Calculation of the transport coefficients and slip velocities for molecules in the form of solid spheres

Abstract

A solution of the Boltzmann equation is carried out by the Monte Carlo method for problems of rarefied gasdynamics in a linear formulation. The problems are solved by calculating the transport coefficients and slip velocities on a solid wall for molecules in the form of solid spheres. The accuracy of the method due to various parameters of the computational scheme in the solution of the problem is investigated by calculating the transport coefficients for pseudo-Maxwellian molecules.
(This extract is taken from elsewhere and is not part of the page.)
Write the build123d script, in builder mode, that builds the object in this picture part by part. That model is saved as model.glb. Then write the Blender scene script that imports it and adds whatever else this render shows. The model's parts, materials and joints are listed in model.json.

The Boltzmann kinetic equation is a complex integro-differential equation which is very difficult to solve and analyze. Hence, the solution of even one-dimensional problems and for the linearized Boltzmann equation turns out to be quite difficult, and such problems are solved by approximate methods (the expansion in Knudsen numbers, the method of moments, the expansion in series, etc. [1]). A method of solving the linearized Boltzmann equation by the Monte Carlo method is proposed in [2]. An exact solution of a number of problems of rarefied gas dynamics has been obtained by this method [3, 4]. However, the method was applied for pseudo-Maxwellian molecules, for which the collision cross section is inversely proportional to the relative velocity of the colliding particles σ=σ0/g.